** Exercise goal **
In the listing that follows, locate the line containing "shoe.add(buckle);" and the line containing "if empty is". Retype exactly those two lines and every line between them, and nothing more.
___ Task data
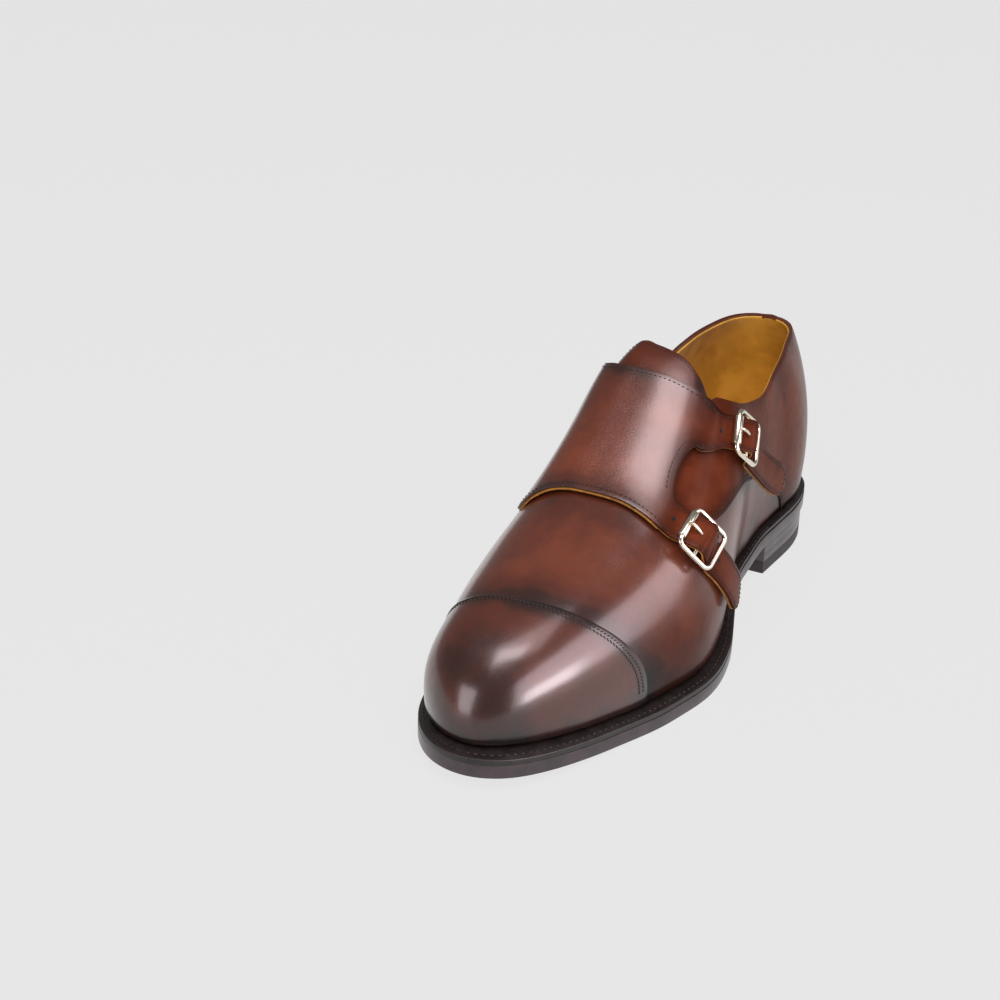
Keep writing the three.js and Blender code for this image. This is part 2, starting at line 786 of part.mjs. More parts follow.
const shoe = new THREE.Group();
shoe.name = "monk_strap_shoe";
const looks = new Map();
function add(name, body, look, slot, parent = shoe) {
  const m = body.getMesh();
  const v = new Float32Array(m.numVert * 3);
  for (let i = 0; i < m.numVert; i++) {
    const from = i * m.numProp;
    v.set(m.vertProperties.subarray(from, from + 3), i * 3);
  }
  const g = new THREE.BufferGeometry();
  g.setAttribute("position", new THREE.BufferAttribute(v, 3));
  g.setIndex(new THREE.BufferAttribute(new Uint32Array(m.triVerts), 1));
  g.computeVertexNormals();
  if (!looks.has(slot)) {
    looks.set(slot, new THREE.MeshStandardMaterial({ ...look, name: slot }));
  }
  const mesh = new THREE.Mesh(g, looks.get(slot));
  mesh.name = name;
  parent.add(mesh);
}
add("outsole", outsole, DARK, "sole_leather");
add("welt", weltBody(), DARK, "sole_leather");
add("heel_stack", heelStack, DARK, "sole_leather");
add("heel_top_piece", topPiece, RUBBER, "top_piece_rubber");
add("insole", insoleBody(), TAN, "lining_leather");
add("upper", upperBody(), LEATHER, "upper_leather");
add("toe_cap", capBody(), LEATHER, "upper_leather");
add("tongue", tongueBody(), LEATHER, "upper_leather");
add("strap_flap", flap, LEATHER, "upper_leather");
for (const [side, line, at] of [
  ["upper", upperLine, upperAt],
  ["lower", lowerLine, lowerAt],
]) {
  const buckle = new THREE.Group();
  seat(line, at).decompose(buckle.position, buckle.quaternion, buckle.scale);
  shoe.add(buckle);
  add(side + "_buckle_frame", buckleFrame, NICKEL, "buckle_nickel", buckle);
  add(side + "_buckle_roller", buckleRoller, NICKEL, "buckle_nickel", buckle);
  add(side + "_buckle_prong", prong, NICKEL, "buckle_nickel", buckle);
  add(side + "_buckle_keeper", keeper, DARK, "keeper_leather", buckle);
}
export default shoe;
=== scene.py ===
"""Left double monk strap shoe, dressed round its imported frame.

Metres, with +X to the toe, +Y to the outer side and +Z up. The sizes, tables and curves are in millimetres
and degrees, as a last maker writes them, and MM turns millimetres into metres.
"""

import math

import bmesh
import bpy
import numpy as np
from mathutils import Matrix, Vector


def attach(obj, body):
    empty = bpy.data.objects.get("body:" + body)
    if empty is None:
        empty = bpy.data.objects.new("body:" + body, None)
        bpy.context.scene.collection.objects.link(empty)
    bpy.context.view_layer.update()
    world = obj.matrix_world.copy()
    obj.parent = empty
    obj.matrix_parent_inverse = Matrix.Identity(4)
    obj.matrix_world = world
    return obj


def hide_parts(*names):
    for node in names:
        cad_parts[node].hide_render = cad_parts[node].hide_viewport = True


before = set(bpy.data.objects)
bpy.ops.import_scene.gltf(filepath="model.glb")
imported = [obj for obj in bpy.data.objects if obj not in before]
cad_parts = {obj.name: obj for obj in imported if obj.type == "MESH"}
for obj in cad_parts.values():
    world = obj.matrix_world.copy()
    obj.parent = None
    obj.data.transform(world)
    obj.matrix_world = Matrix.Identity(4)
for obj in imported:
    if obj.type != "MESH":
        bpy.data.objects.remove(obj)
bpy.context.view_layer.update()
MM = 0.001

# ------------ driving sizes
OUTSOLE_T = 5.4
WELT_T = 2.8
GAP = 0.3
TOP_PIECE_T = 6.0
HEEL_BREAST = 38.0
HEEL_INSET = 0.97
UPPER_WALL = 2.2
LINING_T = 0.8
INSOLE_T = 3.0
OVERLAY = 0.5
OVERLAY_T = 1.3
TONGUE_T = 2.4
STRAP_T = 2.0
STRAP_HALF = 7.2
BUCKLE_LONG = 18.0
BUCKLE_WIDE = 18.5
BUCKLE_CORNER = 3.0
BUCKLE_LIFT = 6.0
WIRE_R = 1.1
BAR_R = 0.8
ROLLER_R = 1.9
ROLLER_LONG = 12.6
KEEPER_WIDE = 11.0
KEEPER_T = 0.8
HOLE_R = 0.95
# The prong's holes along a strap, from the buckle's middle.
HOLES_AT = (-12.5, -2.7, 13.5)
CAP_AT = 210.0
CAP_BENDS_FROM = 152.0
CAP_T = 1.1
CAP_PROUD = 0.45
STRIP_PROUD = 0.45
STRIP_T = 0.7
STRIP_HALF_TURN = 0.085
FLAP_LINING_T = 0.75
LINING_DROP = 0.45
LINING_FOOT_DEG = 4.0
DROP_ENDS = 140.0
BACK_LEAN_REACH = 90.0
WELT_UNDER_UPPER = 4.5
WELT_SLOPE = 0.45
WELT_SEAM_SHARE = 0.30
SOCK_INSET = 4.8
UPPER_BUCKLE_DEG = 45.5
LOWER_BUCKLE_DEG = 48.0


def columns(names, rows):
    """A short table as one array for each named column."""
    return {name: np.array([row[i] for row in rows], float) for i, name in enumerate(names.split())}


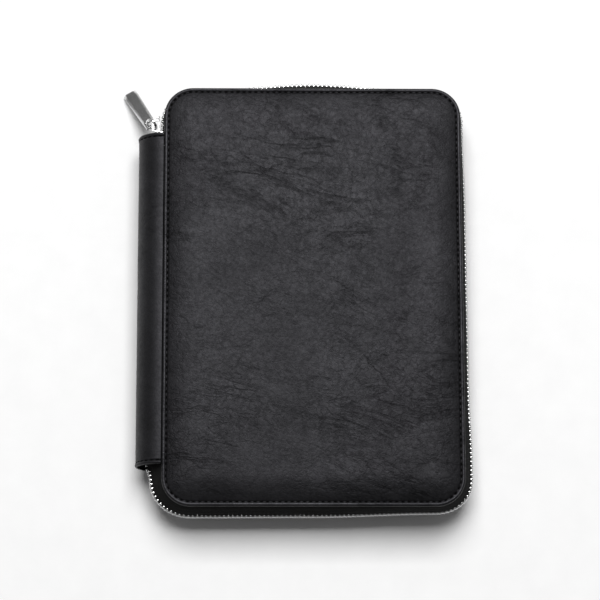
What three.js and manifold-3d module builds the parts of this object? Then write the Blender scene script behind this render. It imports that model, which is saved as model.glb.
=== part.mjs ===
// Zip-around notepad folder, closed and lying on its back cover.
// Millimetres. +X runs from the spine to the opening edge, +Y to the top edge, +Z up from the back
// cover. The origin is the middle of the back cover's flat outer face.
import * as THREE from 'three';
import { mergeVertices } from 'three/addons/utils/BufferGeometryUtils.js';
import Module from 'manifold-3d';

const wasm = await Module();
wasm.setup();

// Covers: a padded board in a turned-in skin, with a lip that is sewn all round.
const coverWidth = 175;
const coverHeight = 250;
const coverCorner = 17;
const closedThickness = 36;
const skinThickness = 0.8;
const foamThickness = 2.1;
const boardThickness = 2.0;
const liningThickness = 0.6;
const crownHeight = 2.2;
const crownRun = 16;
const stitchInset = 2.6;
const stitchGroove = 0.35;
const lip = { roll: 0.15, chamfer: 0.4, round: 0.65 };
const foamEdge = 0.3;
const turnIn = 5;
const fitGap = 0.2;

// Spine: one skin and one lining, scored into panels that unroll flat.
const spineLength = 198;
const spineShift = -1.2;
const spineSkin = 1.0;
const spineLining = 0.5;
const spinePanels = 3;
const spineStandoff = 0.4;
const spinePivotDepth = 2.9;
const creaseGap = 0.3;

// Zip: two tapes, two rows of teeth, and how far the chain bulges past the covers along its way.
const tapeThickness = 0.6;
const tapeTuck = 2;
const tapeInset = 0.6;
const tapeBend = { rise: 0.4, lean: 0.45 };
const toothPitch = 2.75;
const toothDepth = 1.0;
const toothBand = 1.7;
const rowWidth = 2.0;
const rowGap = 0.3;
const stopLength = 1.3;
const stopInset = 0.3;
const lowerBend = 10;
const bulge = {
  sliderCorner: 1.2,
  topMiddle: 5.8,
  topRight: 1.3,
  rightUpper: 2.4,
  rightMiddle: 2.9,
  rightLower: 4.2,
  bottomRight: 1.4,
  bottomMiddle: 3.3,
  bottomLeft: 3.6,
  spineCorner: 6.3,
  spineEnd: 8.8,
};

// Slider, link and pull tab.
const slider = { length: 11, width: 8.8, tailWidth: 6.8, plate: 0.8, y: 106, chamfer: 0.8 };
const sliderPlay = { outer: 1.0, inner: 1.05 };
const post = { length: 2.4, height: 1.8, setback: 0.4, point: 0.8 };
const crown = { hole: 6.0, leg: 1.3, clear: 2.9, bar: 1.0, width: 1.6, shoulder: 1.2, knee: 0.6 };
const link = { radius: 3.3, wire: 0.7 };
const tab = { length: 32, baseWidth: 7, tipWidth: 8.8, thickness: 1.9, bevel: 1.6 };
const tabSlot = { bar: 0.6, length: 3.0, wall: 1.05 };
const weld = 0.3;

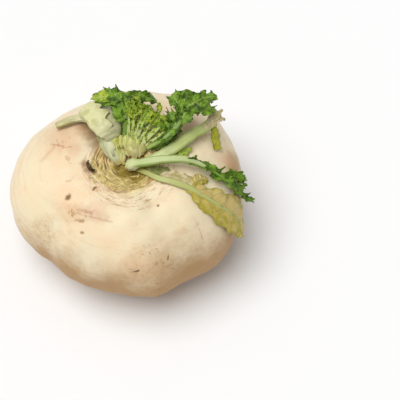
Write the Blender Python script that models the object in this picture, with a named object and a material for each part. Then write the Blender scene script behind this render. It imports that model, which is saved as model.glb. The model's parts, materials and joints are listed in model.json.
______
** Reply **
  shoe.add(buckle);
  add(side + "_buckle_frame", buckleFrame, NICKEL, "buckle_nickel", buckle);
  add(side + "_buckle_roller", buckleRoller, NICKEL, "buckle_nickel", buckle);
  add(side + "_buckle_prong", prong, NICKEL, "buckle_nickel", buckle);
  add(side + "_buckle_keeper", keeper, DARK, "keeper_leather", buckle);
}
export default shoe;
=== scene.py ===
"""Left double monk strap shoe, dressed round its imported frame.

Metres, with +X to the toe, +Y to the outer side and +Z up. The sizes, tables and curves are in millimetres
and degrees, as a last maker writes them, and MM turns millimetres into metres.
"""

import math

import bmesh
import bpy
import numpy as np
from mathutils import Matrix, Vector


def attach(obj, body):
    empty = bpy.data.objects.get("body:" + body)
    if empty is None:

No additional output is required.